There have been reports of some of the reputed media houses using GenAI for posting news pretending as if it authored by real reporters.
This raises concerns about the effectiveness and veracity of such news, given that the GenAI algorithms can pick content from biased datasets. Moreover, GenAI can hallucinate, i.e. create information that does not exist. Such kind of disinformation can rupture the fabric of trust in the digital realm. Eventually, a day may arrive when people may not be able to trust even the trustworthy sources of information, leading to collapse of the trust economy.
Authoritarians can make us puppets
A society behaves and cooperates based on the knowledge it holds. If the governments or the authoritarians in the regime control the information shared with people, naturally the citizens will become dolls in the hands of these agents and will harbour thoughts about anything based on what is communicated to them. This can lead to a situation where governments use AI to create disinformation about any topic to rally citizens for a spiteful cause, incite them for violence, shift their attention from genuinely burning topics and mislead their sentiments on things that matter to them and the society at large. With GenAI, this kind of authoritarianism gets amplified and brings the sentiments of swathes of population under control.
Political instability can be round the corner
In India, various agents have already tried imitating the prime minister, Narendra Modi, singing songs or speaking something that was never said. Even women wrestlers who were protesting against a few government authorities were deepfaked to malign their image. Other politicians in India have also seen their deepfakes emerging to mislead the population. Moreover, in Mexico, a deepfake multimedia version of a political figure emerged displaying him as verbally preferring a specific candidate for mayoral elections. In the United States, several deepfakes of the president, Joe Biden, have surfaced which tend to mislead the audience under the garb of political satire.
Though people can identify such deepfakes using detailed inspection, there may come a day when such distinction may not longer be possible through naked eyes and people may act or react to these deepfakes, leading to political instability and social disharmony in the nations.

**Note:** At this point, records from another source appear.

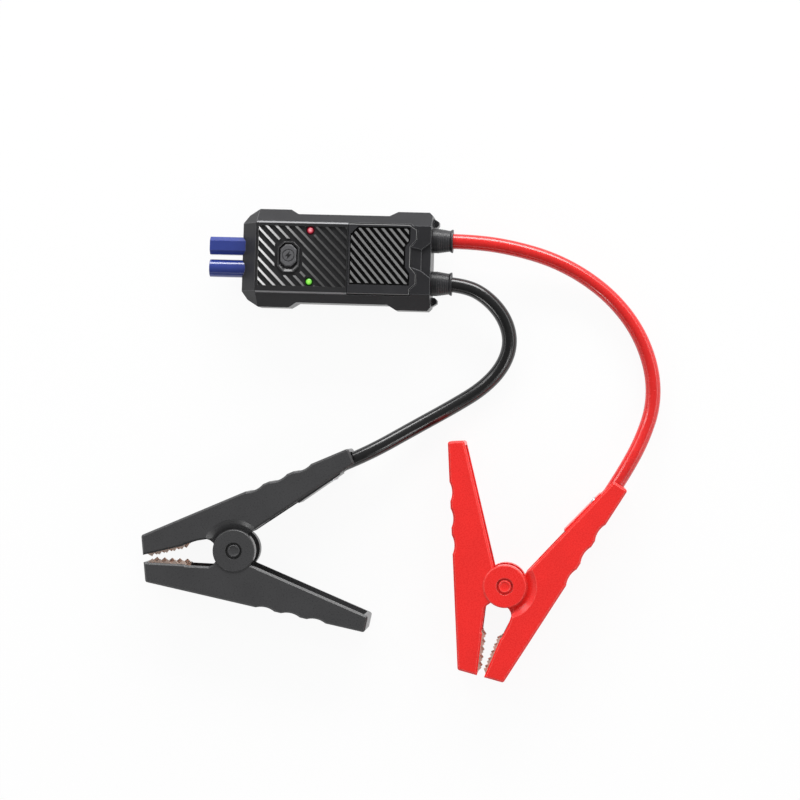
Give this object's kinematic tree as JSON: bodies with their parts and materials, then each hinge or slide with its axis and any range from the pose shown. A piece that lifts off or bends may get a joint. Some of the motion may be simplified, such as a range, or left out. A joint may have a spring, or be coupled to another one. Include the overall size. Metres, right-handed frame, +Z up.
{
  "type": "jumper cable clamp lead",
  "caption": "Jump starter lead: a control module with a twin-tube battery plug and push button, and a red and a black cable, each ending in a sprung battery clamp.",
  "frame": {"origin": "centre of the control module's flat underside, on the surface that everything lies on", "axes": "+X along the module from the plug to the cables, +Z up out of the button side, +Y to the side of the red cable"},
  "size_m": [0.252, 0.2272, 0.0256],
  "materials": {
    "case_black": "fine moulded texture",
    "panel_grey": "satin moulded",
    "rib_grey": "satin moulded",
    "bezel_grey": "satin",
    "button_grey": "satin",
    "lens_red": "clear red lens",
    "lens_green": "clear green lens",
    "plug_blue": "smooth moulded",
    "gold_contact": "plated",
    "relief_black": "moulded",
    "cable_red": "satin jacket",
    "cable_black": "satin jacket",
    "clamp_red": "moulded, faint texture",
    "clamp_black": "moulded, faint texture",
    "copper": "copper-plated, bright",
    "spring_steel": "zinc-plated",
    "screw_steel": "zinc-plated",
    "board_green": "solder resist",
    "part_black": "moulded",
    "capacitor_blue": "sleeved",
    "tinned": "tinned copper"
  },
  "bodies": {
    "lead": {"top_cover": "case_black", "bottom_cover": "case_black", "control_panel": "panel_grey", "rib_panel": "rib_grey", "button_bezel": "bezel_grey", "tact_switch": "part_black", "red_led": "lens_red", "green_led": "lens_green", "circuit_board": "board_green", "power_relay": "part_black", "power_transistors": "part_black", "controller_chip": "part_black", "buzzer": "part_black", "filter_capacitors": "capacitor_blue", "board_screws": "screw_steel", "case_screws": "screw_steel", "plug_housing": "plug_blue", "plug_contact_positive": "gold_contact", "plug_contact_negative": "gold_contact", "positive_busbar": "tinned", "negative_busbar": "tinned", "red_strain_relief": "relief_black", "black_strain_relief": "relief_black", "red_cable_case_end": "cable_red", "black_cable_case_end": "cable_black", "red_output_lug": "tinned", "black_output_lug": "tinned", "red_cable": "cable_red", "black_cable": "cable_black", "red_cable_arm": "clamp_red", "red_pivot_pin": "spring_steel", "red_pivot_caps": "clamp_red", "red_torsion_spring": "spring_steel", "red_cable_jaw": "copper", "red_cable_jaw_rivets": "copper", "red_cable_lug": "tinned", "red_cable_saddle": "clamp_red", "red_saddle_screws": "screw_steel", "red_cable_clamp_end": "cable_red", "black_cable_arm": "clamp_black", "black_pivot_pin": "spring_steel", "black_pivot_caps": "clamp_black", "black_torsion_spring": "spring_steel", "black_cable_jaw": "copper", "black_cable_jaw_rivets": "copper", "black_cable_lug": "tinned", "black_cable_saddle": "clamp_black", "black_saddle_screws": "screw_steel", "black_cable_clamp_end": "cable_black"},
    "button": {"power_button": "button_grey", "switch_plunger": "part_black"},
    "red_free": {"red_free_arm": "clamp_red", "red_free_jaw": "copper", "red_free_jaw_rivets": "copper"},
    "black_free": {"black_free_arm": "clamp_black", "black_free_jaw": "copper", "black_free_jaw_rivets": "copper"}
  },
  "joints": [
    {"name": "power_button_press", "type": "slide", "parent": "lead", "child": "button", "axis": [0, 0, -1], "range_m": [0, 0.0008], "stiffness_N_per_m": 1500, "springref_m": -0.0006},
    {"name": "red_clamp_hinge", "type": "hinge", "parent": "lead", "child": "red_free", "pos_m": [0.0853, -0.1567, 0.0115], "axis": [0, 0, -1], "range_deg": [0, 45], "stiffness_Nm_per_rad": 1.5, "springref_deg": -28.65, "deforming": ["red_torsion_spring"]},
    {"name": "black_clamp_hinge", "type": "hinge", "parent": "lead", "child": "black_free", "pos_m": [-0.0477, -0.1443, 0.0115], "axis": [0, 0, 1], "range_deg": [0, 45], "stiffness_Nm_per_rad": 1.5, "springref_deg": -28.65, "deforming": ["black_torsion_spring"]}
  ]
}
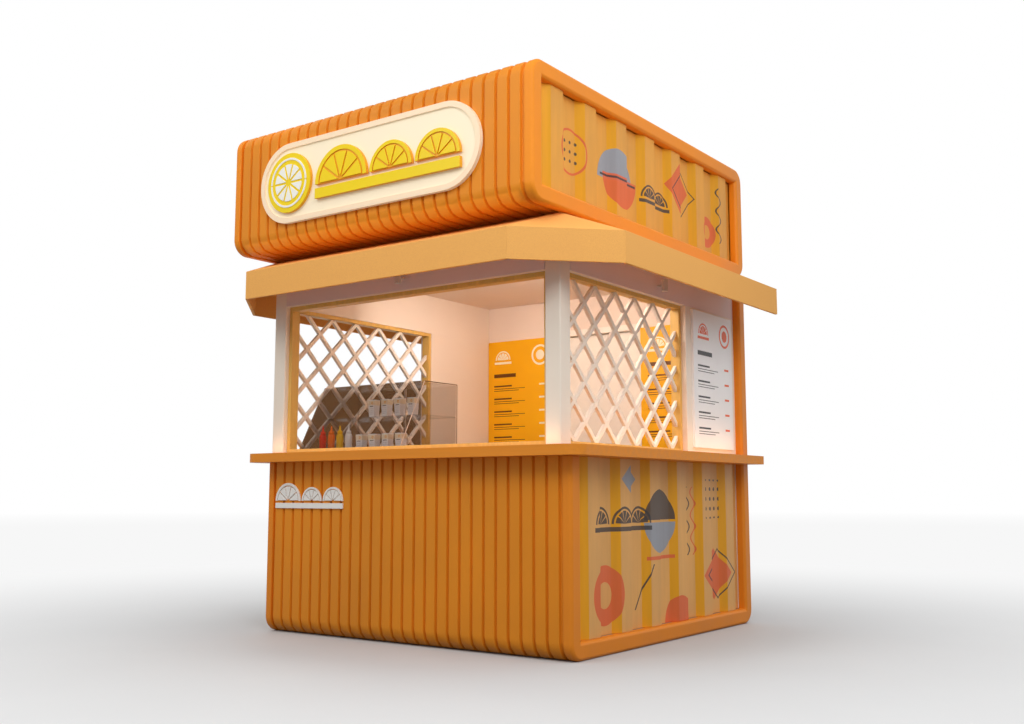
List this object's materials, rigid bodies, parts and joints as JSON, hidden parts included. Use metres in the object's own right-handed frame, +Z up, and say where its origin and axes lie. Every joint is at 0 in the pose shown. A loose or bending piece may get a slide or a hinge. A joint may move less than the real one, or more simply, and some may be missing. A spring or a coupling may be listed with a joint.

Where will the responsibility lie Tomorrow?
There is still a raging debate about who owns the responsibility of malicious disinformation that’s generated by AI. While some opine that it is the creators’ responsibility to exercise caution during content generation, others say that AI tool developers need to be responsible about implementing safeguards in place. Yet another section of population advocates for having a large team of moderators in social media companies. Until strict policies and comprehensive frameworks are not designed and implemented, each stakeholder may keep passing the ball to another’s court. Till then, we – the society – have to be cautious of any information that we come across and exercise due diligence in verifying the trustworthiness of the information presented to us.